-- Your objective --
Begin at the first line below and copy each line exactly, ending with the line where "BADGE_ABOVE_BOTTOM = 22.5" appears.

:: Data shown

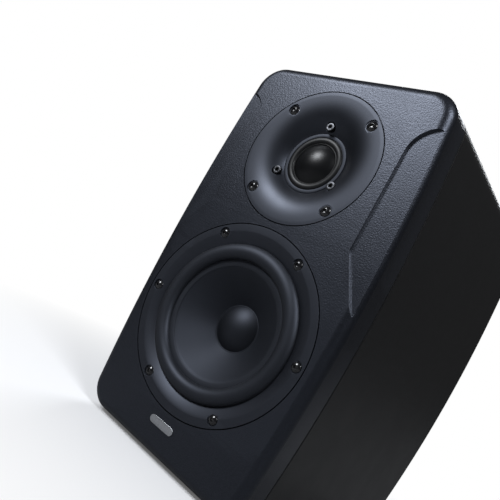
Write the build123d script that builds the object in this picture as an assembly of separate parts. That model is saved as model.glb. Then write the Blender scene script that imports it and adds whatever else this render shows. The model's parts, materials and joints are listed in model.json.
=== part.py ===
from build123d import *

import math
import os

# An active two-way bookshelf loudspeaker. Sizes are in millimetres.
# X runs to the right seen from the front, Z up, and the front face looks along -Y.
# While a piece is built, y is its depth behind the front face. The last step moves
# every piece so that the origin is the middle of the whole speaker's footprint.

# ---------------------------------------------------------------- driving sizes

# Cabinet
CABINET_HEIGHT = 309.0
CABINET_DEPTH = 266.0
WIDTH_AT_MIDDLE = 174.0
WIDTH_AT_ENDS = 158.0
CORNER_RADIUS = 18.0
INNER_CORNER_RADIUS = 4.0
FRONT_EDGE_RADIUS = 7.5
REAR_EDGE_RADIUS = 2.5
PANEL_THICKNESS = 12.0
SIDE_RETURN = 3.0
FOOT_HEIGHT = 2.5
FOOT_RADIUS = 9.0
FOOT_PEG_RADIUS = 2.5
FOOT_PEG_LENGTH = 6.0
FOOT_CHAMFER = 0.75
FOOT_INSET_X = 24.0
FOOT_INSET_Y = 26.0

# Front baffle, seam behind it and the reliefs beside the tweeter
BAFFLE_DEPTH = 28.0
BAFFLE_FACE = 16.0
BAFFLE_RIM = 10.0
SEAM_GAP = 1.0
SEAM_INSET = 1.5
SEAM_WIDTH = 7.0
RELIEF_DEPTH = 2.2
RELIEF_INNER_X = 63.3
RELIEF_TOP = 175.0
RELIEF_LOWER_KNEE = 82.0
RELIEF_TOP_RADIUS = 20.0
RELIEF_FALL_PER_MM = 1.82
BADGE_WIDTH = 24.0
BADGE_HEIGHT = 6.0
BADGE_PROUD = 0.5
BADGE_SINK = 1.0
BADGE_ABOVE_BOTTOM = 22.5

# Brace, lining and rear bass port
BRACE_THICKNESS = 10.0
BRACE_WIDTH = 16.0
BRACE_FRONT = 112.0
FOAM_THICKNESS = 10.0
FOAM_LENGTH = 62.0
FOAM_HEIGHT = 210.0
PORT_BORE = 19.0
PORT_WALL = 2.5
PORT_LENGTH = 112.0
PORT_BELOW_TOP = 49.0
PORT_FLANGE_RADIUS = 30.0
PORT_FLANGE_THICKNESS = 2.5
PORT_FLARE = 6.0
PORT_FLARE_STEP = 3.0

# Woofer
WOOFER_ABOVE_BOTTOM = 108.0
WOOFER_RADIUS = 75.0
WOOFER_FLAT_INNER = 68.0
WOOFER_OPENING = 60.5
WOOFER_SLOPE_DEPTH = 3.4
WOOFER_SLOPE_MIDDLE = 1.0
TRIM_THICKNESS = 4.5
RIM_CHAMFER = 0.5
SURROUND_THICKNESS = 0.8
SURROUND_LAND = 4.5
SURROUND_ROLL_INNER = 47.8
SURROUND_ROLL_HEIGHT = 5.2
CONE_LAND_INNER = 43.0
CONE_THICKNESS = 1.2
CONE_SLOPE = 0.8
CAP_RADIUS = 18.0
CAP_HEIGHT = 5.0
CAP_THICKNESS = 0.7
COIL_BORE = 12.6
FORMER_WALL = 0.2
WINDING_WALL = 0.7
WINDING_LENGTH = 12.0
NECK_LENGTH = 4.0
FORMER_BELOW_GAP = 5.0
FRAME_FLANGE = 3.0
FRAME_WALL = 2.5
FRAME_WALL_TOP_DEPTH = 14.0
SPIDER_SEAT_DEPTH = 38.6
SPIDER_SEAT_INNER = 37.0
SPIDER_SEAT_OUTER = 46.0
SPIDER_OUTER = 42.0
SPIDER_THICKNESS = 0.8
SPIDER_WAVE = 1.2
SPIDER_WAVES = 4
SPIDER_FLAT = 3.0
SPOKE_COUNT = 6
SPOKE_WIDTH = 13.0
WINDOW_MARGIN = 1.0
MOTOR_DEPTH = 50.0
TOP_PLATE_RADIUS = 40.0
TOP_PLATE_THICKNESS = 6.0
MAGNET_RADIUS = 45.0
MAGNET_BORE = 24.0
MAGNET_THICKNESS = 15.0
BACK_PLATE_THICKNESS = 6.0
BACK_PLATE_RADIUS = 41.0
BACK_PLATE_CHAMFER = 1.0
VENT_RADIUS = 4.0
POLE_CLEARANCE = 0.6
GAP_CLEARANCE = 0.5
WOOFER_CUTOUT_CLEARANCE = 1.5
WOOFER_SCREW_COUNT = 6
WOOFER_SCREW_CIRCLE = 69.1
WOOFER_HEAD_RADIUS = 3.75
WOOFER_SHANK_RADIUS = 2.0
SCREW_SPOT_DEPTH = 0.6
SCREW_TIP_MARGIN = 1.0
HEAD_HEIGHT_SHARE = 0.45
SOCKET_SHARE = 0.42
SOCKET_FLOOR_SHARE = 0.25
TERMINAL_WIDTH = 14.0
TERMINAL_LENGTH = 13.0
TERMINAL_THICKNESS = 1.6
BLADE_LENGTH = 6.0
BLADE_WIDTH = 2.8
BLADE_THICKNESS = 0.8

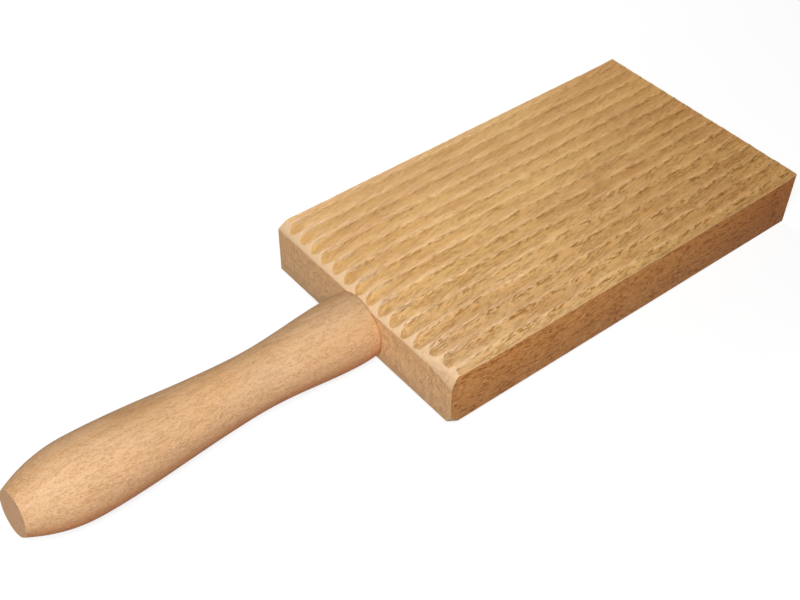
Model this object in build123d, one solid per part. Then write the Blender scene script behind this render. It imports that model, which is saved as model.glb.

::::

-- Result --
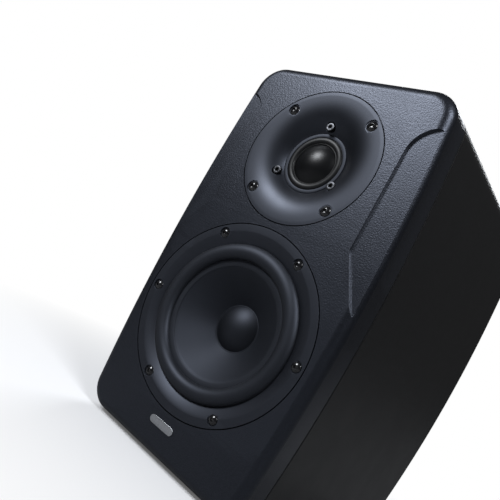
Write the build123d script that builds the object in this picture as an assembly of separate parts. That model is saved as model.glb. Then write the Blender scene script that imports it and adds whatever else this render shows. The model's parts, materials and joints are listed in model.json.
=== part.py ===
from build123d import *

import math
import os

# An active two-way bookshelf loudspeaker. Sizes are in millimetres.
# X runs to the right seen from the front, Z up, and the front face looks along -Y.
# While a piece is built, y is its depth behind the front face. The last step moves
# every piece so that the origin is the middle of the whole speaker's footprint.

# ---------------------------------------------------------------- driving sizes

# Cabinet
CABINET_HEIGHT = 309.0
CABINET_DEPTH = 266.0
WIDTH_AT_MIDDLE = 174.0
WIDTH_AT_ENDS = 158.0
CORNER_RADIUS = 18.0
INNER_CORNER_RADIUS = 4.0
FRONT_EDGE_RADIUS = 7.5
REAR_EDGE_RADIUS = 2.5
PANEL_THICKNESS = 12.0
SIDE_RETURN = 3.0
FOOT_HEIGHT = 2.5
FOOT_RADIUS = 9.0
FOOT_PEG_RADIUS = 2.5
FOOT_PEG_LENGTH = 6.0
FOOT_CHAMFER = 0.75
FOOT_INSET_X = 24.0
FOOT_INSET_Y = 26.0

# Front baffle, seam behind it and the reliefs beside the tweeter
BAFFLE_DEPTH = 28.0
BAFFLE_FACE = 16.0
BAFFLE_RIM = 10.0
SEAM_GAP = 1.0
SEAM_INSET = 1.5
SEAM_WIDTH = 7.0
RELIEF_DEPTH = 2.2
RELIEF_INNER_X = 63.3
RELIEF_TOP = 175.0
RELIEF_LOWER_KNEE = 82.0
RELIEF_TOP_RADIUS = 20.0
RELIEF_FALL_PER_MM = 1.82
BADGE_WIDTH = 24.0
BADGE_HEIGHT = 6.0
BADGE_PROUD = 0.5
BADGE_SINK = 1.0
BADGE_ABOVE_BOTTOM = 22.5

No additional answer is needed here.